Measurement accuracy near the boundaries of strongly barrel-distorted (fisheye) lenses is affected by reduced magnification in the radial direction, which affects the sharpness of tangential edges. We may fix this in the future. This is not an issue with moderately distorted rectilinear (normal) lenses.

Appendix. Chart MTF measurement

Most users won’t be measuring chart quality themselves. They’ll use the measurement results in Chart MTF compensation files provided by Imatest (downloadable from www.imatest.com/docs/mtf-compensation/#compfiles ). Those users can skip this section.

Chart MTF is measured from images of slanted-edges, printed at between 4:1 and 10:1 contrast on various media (inkjet paper, photographic paper, B&W or color film, or Chrome on Glass). These media are both transmissive and reflective and have a wide range of sharpness. 

  1. Photograph the chart at the appropriate magnification, making sure the magnification is accurately measured and recorded (it can be included in the file name). The magnification should be high enough so the measured MTF is limited by the chart, not by the camera. Measured chart MTF50 should be under 0.1 cycles/pixel to minimize the effects of image processing on the results. This generally requires a high quality prime macro lens. We have used a Canon EOS-6D DSLR camera with Canon MP-E 65mm f/2.8 1-5x marco and EF 100mm f/2.8 macro USM lenses. With this gear we recommend 0.5x or 1x for inkjet charts, which are quite rough, and 4x or more for photographic (film and paper) and Chrome on Glass (CoG) charts. This setup may not do justice to the exceptional resolution of CoG charts.
  2. Run the image in SFR with the following settings: MTF plot units = Cycles/Object mm. Enter Pixel size (6.5 um/pixel for the EOS-6D) and Magnification. Check ROI detection & plot extra smoothing. Make sure Gamma is set correctly (it’s 1 for raw files; ~0.5 for standard color space files). Max MTF plot Freq should be set ≤ 0.5x Nyquist (may vary). Chart MTF compensation settings (to be used later) should be unchecked. In the ROI Options window (accessible from the Imatest main window) SFR ROI filtering should be set to None. The region should be large enough so that random noise is not too high. (Since noise can be a problem with inkjet charts, ROI size may be 600×1000 pixels or larger.)
  3. If the settings are correct, Imatest will calculate a fit to the equation,
    \( MTF_{chart}(f) = e^{-a_1 f – (a_2 f)^2} \) where f has units of cycles/object mm (C/Obj mm). This equation fits a variety of curve shapes, and can handle response bumps, as shown above. It is shown as a dotted cyan line …… on the right— difficult to see because it’s coincident with thick black MTF curve for the Y (luminance) channel for MTF > 0.3. It is matched to the data only for f ≤ MTF30, i.e., only where MTF is greater than 0.3 (30%).
  4. The spatial frequency projected on the image sensor equals the spatial frequency on the chart (object) divided by the magnification. The projected chart MTF on the image sensor is expressed in native units of cycles/pixel (C/P), using
         \(f(\text{C/Obj mm}) = f(C/P) \times \text{magnification} \times \text{pixels/mm}\)

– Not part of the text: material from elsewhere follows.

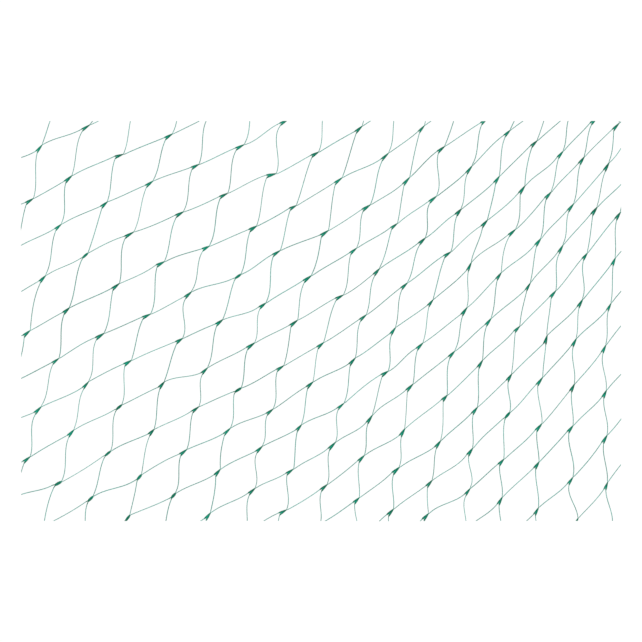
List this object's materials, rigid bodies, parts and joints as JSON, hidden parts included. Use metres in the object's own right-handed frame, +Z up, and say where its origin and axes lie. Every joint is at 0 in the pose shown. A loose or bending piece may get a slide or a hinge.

    Pixels/mm is usually derived from the pixel pitch (μm per pixel), which is entered in the settings window.
         pixels/mm = 1000 / (pixel pitch (um/pixel)) 
          \( MTF_{chart-projected}(f) = MTF_{chart}(f(C/P) \times \text{magnification} \times \text{pixels/mm})\) 
    The equation for the compensated MTF is
          \(\displaystyle MTF_{chart-compensated} = \frac{MTF_{measured}}{\text{max}(MTF_{chart-projected},\text{ } 0.3)}\)

  5. MTFchart-compensated is also called MTFdiv because it is used to divide MTFmeasured. The minimum value of the denominator must be greater than 0.3 because smaller values can cause an excessive noise boost. The frequency where projected chart MTF drops to 0.3 should be outside the range of interest for the measurement— well above the Nyquist frequency  fNyq if possible and ideally above 2* fNyq. The results will be displayed in the command window and copied to the clipboard (for the last ROI-only). Here is a sample for this image.
       — MTF coefficients x for deconvolution (will be copied to clipboard)—
       -0.00968, 0.04781
       from C:\imatest\Data\Misc\Chart_scans\Color LVT Film 4x 4-1\Vertical\ColorLVT_65mm_f4_s1-13_5992.tiff
       MTF50 = 0.03259 C/P = 20.06 Cycles/Object mm. Magnification = 4
       ( MTF = exp(-x(1)*f-(x(2)*f).^2) for f in cycles/object mm. )
       MTF90,70,50,30 = 9.23 14.79 19.66 25.17 Cy/Obj mm

    The lines shown in blue should be copied and pasted into a file, which will be saved with the CSV extension. Only the first line (-0.00968, 0.04781) contains data (coefficients a1 and a2 from the MTFchart(f) equation, above. The rest is comments that can be useful for verifying that you have the correct settings.